_TASK DETAILS_. Line by line, reproduce exactly the beginning of the listing below, ending with the line that contains "return rounded(pad, 4.0, lambda" and adding nothing.

_DATA BLOCK_.
━━━━━━━━━━━━━━━━

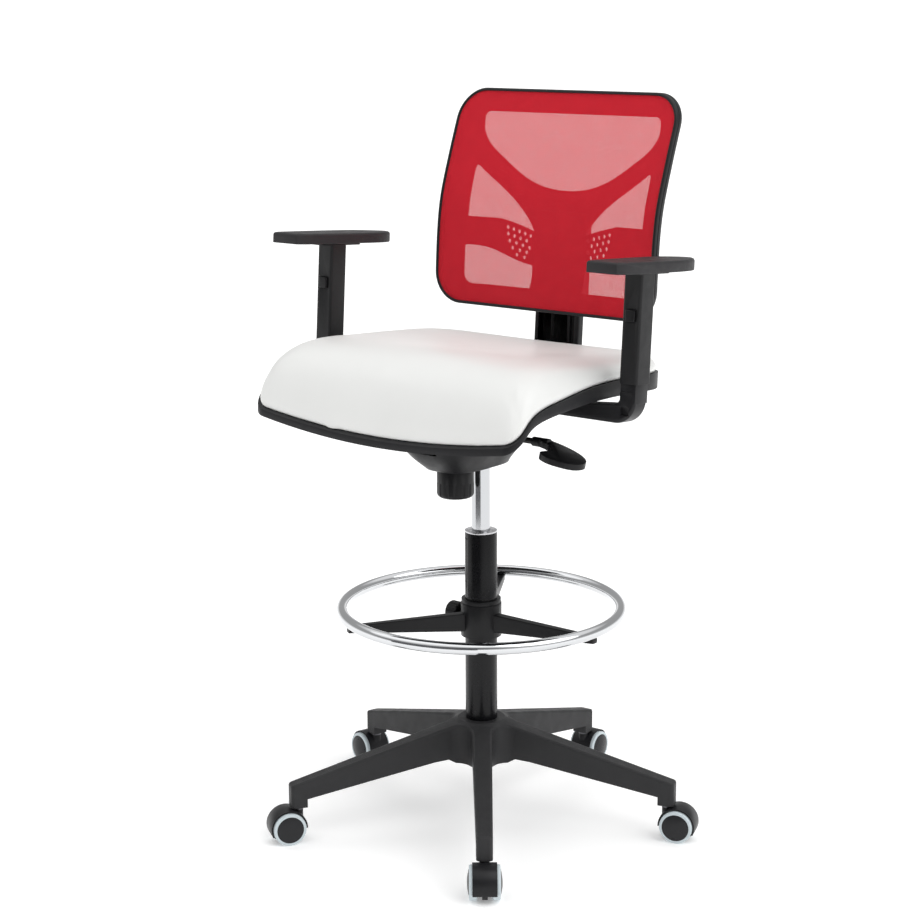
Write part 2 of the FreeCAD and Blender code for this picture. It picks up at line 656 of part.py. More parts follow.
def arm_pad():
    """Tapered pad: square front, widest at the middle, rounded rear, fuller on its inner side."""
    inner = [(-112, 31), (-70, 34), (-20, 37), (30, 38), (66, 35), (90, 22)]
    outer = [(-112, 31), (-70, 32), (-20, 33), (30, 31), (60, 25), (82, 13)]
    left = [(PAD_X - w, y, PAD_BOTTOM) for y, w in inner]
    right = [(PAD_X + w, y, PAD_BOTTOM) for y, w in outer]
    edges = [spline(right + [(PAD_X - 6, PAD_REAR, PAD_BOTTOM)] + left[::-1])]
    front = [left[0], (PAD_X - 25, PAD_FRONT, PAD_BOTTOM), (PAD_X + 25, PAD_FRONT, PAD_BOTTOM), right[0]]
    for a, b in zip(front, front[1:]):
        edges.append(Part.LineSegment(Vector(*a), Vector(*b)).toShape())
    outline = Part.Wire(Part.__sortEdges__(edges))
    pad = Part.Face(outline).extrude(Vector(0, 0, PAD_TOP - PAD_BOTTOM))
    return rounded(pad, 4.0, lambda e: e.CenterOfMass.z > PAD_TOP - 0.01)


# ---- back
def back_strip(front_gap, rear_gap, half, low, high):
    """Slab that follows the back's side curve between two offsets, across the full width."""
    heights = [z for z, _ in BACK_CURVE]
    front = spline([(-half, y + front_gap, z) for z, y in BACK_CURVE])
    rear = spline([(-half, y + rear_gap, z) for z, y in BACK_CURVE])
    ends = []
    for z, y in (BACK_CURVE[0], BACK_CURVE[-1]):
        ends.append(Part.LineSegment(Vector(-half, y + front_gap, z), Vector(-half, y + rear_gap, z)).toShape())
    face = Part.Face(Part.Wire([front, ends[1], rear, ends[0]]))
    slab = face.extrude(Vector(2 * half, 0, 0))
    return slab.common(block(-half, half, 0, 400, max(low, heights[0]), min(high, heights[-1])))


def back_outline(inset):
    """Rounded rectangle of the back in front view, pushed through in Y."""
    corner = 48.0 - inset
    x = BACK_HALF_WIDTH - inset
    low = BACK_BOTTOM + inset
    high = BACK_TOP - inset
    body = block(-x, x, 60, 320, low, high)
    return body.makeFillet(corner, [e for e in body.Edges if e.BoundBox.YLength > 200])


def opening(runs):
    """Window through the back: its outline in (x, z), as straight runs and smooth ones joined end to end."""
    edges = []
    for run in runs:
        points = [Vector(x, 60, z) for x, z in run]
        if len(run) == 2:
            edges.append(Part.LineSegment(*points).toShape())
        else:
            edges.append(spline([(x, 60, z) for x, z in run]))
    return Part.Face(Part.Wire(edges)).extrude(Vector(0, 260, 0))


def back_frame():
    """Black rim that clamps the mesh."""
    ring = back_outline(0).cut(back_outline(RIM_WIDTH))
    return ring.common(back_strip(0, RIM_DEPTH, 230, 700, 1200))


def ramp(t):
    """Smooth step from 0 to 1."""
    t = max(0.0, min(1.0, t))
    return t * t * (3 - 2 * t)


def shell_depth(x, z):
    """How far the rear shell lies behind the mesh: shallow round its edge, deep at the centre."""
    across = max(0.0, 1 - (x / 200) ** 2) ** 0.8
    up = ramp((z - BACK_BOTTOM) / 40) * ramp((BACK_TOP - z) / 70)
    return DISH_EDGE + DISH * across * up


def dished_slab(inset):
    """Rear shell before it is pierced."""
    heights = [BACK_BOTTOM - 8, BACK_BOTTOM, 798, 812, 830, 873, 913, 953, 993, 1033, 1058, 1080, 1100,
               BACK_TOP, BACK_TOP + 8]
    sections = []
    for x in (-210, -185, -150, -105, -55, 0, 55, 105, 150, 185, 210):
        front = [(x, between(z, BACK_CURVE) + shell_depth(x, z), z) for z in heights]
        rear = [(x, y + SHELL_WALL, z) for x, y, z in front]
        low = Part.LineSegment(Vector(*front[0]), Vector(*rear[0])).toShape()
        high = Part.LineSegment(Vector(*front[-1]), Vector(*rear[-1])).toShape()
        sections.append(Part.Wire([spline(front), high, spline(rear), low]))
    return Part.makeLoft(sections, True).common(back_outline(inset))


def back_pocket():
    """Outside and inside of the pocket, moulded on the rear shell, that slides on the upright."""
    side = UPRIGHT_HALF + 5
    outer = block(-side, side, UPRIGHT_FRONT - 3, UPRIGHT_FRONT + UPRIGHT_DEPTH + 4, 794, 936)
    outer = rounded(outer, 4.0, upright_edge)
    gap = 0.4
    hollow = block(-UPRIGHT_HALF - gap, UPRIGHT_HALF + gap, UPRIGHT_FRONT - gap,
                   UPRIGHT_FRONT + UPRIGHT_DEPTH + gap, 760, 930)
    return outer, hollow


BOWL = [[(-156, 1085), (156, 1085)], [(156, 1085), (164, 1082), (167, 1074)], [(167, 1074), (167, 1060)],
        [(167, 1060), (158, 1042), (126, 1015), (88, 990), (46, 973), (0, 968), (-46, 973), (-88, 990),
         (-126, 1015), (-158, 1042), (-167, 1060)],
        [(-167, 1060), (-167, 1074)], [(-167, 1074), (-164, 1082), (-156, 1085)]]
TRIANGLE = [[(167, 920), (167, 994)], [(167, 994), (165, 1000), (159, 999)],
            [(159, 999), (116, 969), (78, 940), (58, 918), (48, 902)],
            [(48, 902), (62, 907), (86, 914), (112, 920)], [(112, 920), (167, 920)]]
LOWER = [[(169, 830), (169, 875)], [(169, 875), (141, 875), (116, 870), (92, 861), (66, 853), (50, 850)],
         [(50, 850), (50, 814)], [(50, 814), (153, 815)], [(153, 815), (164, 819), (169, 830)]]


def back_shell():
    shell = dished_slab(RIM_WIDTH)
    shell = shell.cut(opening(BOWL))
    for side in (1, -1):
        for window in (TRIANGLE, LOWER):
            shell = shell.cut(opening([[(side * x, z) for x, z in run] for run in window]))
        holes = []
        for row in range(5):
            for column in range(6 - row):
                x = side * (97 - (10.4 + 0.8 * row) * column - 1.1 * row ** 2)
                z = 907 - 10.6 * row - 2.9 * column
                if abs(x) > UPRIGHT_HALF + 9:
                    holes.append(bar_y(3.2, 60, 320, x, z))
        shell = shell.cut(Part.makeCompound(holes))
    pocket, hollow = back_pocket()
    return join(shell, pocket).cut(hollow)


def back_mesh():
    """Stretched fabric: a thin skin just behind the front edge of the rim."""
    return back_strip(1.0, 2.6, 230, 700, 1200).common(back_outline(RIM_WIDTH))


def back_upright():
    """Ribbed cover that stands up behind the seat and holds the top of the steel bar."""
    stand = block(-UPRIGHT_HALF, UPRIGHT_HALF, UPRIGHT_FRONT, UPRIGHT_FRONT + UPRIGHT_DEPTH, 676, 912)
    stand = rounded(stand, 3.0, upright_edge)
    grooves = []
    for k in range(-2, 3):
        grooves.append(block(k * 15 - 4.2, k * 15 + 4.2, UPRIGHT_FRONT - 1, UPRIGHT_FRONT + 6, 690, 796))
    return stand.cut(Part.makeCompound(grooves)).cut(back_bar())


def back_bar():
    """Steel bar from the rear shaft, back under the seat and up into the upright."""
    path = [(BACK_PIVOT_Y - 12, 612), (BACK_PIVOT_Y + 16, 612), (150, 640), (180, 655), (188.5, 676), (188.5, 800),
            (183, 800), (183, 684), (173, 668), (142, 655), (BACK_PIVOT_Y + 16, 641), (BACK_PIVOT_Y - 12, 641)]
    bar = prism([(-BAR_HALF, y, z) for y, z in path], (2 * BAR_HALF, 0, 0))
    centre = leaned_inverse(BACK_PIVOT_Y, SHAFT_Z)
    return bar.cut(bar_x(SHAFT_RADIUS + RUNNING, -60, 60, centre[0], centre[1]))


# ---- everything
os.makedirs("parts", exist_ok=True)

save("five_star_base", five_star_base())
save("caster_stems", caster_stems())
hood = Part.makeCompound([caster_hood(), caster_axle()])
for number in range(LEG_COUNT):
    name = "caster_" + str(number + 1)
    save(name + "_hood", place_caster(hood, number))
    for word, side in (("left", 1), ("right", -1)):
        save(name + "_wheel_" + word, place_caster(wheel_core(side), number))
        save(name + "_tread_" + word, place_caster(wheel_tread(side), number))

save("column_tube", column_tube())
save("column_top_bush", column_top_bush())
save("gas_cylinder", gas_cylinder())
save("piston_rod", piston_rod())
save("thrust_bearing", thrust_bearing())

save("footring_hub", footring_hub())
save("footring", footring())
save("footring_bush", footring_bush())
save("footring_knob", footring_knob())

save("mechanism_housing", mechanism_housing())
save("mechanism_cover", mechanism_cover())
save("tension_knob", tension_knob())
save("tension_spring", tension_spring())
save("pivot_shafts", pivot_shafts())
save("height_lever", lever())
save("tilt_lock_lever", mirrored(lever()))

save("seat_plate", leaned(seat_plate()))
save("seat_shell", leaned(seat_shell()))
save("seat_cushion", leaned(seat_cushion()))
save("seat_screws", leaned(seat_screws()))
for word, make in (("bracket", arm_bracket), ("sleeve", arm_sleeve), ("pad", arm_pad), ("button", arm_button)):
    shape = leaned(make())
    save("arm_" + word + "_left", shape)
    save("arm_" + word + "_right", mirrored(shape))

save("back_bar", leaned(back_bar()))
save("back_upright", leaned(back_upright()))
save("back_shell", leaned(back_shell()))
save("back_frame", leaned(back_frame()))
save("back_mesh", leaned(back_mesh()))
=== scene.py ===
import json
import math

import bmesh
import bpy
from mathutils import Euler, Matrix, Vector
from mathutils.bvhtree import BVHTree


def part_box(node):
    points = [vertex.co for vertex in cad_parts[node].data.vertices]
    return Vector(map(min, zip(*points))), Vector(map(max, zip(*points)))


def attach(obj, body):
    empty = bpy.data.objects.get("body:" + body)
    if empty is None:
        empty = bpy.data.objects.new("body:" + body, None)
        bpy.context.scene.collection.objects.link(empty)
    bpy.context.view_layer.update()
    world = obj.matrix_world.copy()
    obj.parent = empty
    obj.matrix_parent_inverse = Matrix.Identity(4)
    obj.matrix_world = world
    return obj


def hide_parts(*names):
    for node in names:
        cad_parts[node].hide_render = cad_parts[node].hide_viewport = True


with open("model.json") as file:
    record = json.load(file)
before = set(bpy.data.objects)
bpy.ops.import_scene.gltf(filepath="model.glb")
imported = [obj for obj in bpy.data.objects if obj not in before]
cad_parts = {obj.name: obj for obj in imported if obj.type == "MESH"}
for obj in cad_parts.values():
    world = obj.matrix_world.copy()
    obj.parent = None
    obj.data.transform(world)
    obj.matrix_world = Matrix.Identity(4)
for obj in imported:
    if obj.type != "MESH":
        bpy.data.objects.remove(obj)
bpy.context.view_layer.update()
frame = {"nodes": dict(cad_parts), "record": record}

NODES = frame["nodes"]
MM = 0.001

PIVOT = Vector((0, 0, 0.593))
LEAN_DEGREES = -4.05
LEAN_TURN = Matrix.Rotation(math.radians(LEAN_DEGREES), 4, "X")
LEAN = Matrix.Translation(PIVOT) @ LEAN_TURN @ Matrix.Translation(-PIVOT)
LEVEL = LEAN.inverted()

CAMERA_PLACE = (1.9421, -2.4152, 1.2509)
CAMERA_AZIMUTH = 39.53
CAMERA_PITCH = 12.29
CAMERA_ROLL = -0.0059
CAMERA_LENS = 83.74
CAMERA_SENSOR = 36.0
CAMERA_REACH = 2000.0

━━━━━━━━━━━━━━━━

_SOLVED EXERCISE_.
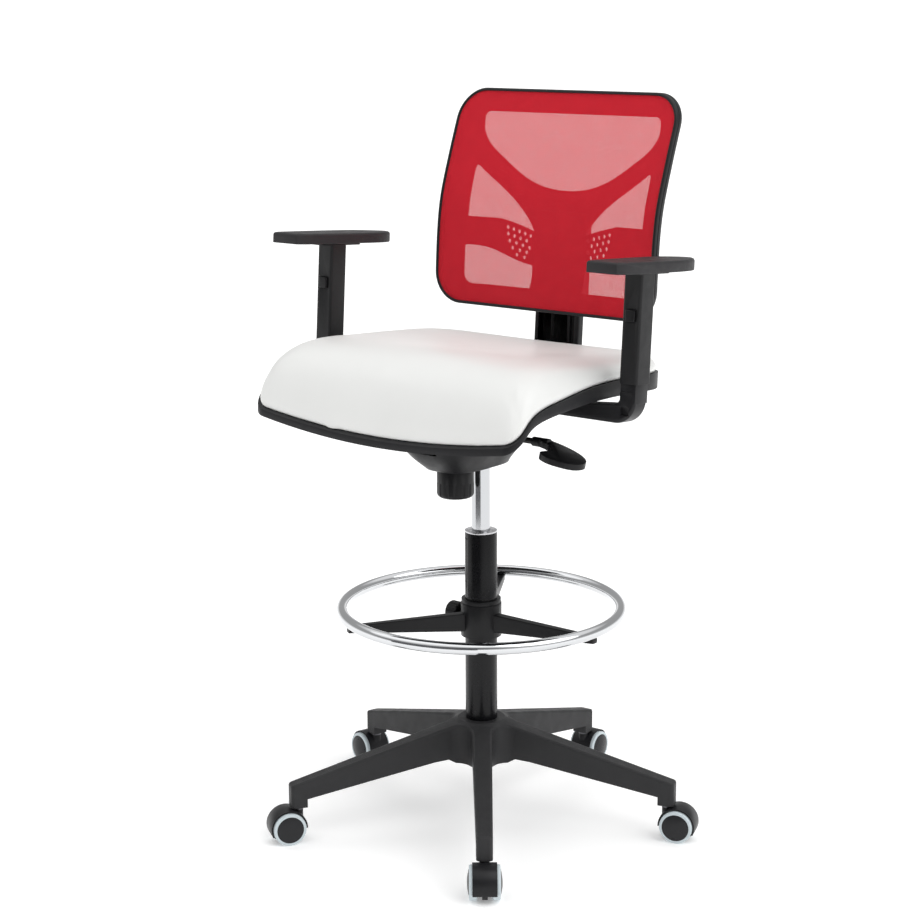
Write part 2 of the FreeCAD and Blender code for this picture. It picks up at line 656 of part.py. More parts follow.
def arm_pad():
    """Tapered pad: square front, widest at the middle, rounded rear, fuller on its inner side."""
    inner = [(-112, 31), (-70, 34), (-20, 37), (30, 38), (66, 35), (90, 22)]
    outer = [(-112, 31), (-70, 32), (-20, 33), (30, 31), (60, 25), (82, 13)]
    left = [(PAD_X - w, y, PAD_BOTTOM) for y, w in inner]
    right = [(PAD_X + w, y, PAD_BOTTOM) for y, w in outer]
    edges = [spline(right + [(PAD_X - 6, PAD_REAR, PAD_BOTTOM)] + left[::-1])]
    front = [left[0], (PAD_X - 25, PAD_FRONT, PAD_BOTTOM), (PAD_X + 25, PAD_FRONT, PAD_BOTTOM), right[0]]
    for a, b in zip(front, front[1:]):
        edges.append(Part.LineSegment(Vector(*a), Vector(*b)).toShape())
    outline = Part.Wire(Part.__sortEdges__(edges))
    pad = Part.Face(outline).extrude(Vector(0, 0, PAD_TOP - PAD_BOTTOM))
    return rounded(pad, 4.0, lambda e: e.CenterOfMass.z > PAD_TOP - 0.01)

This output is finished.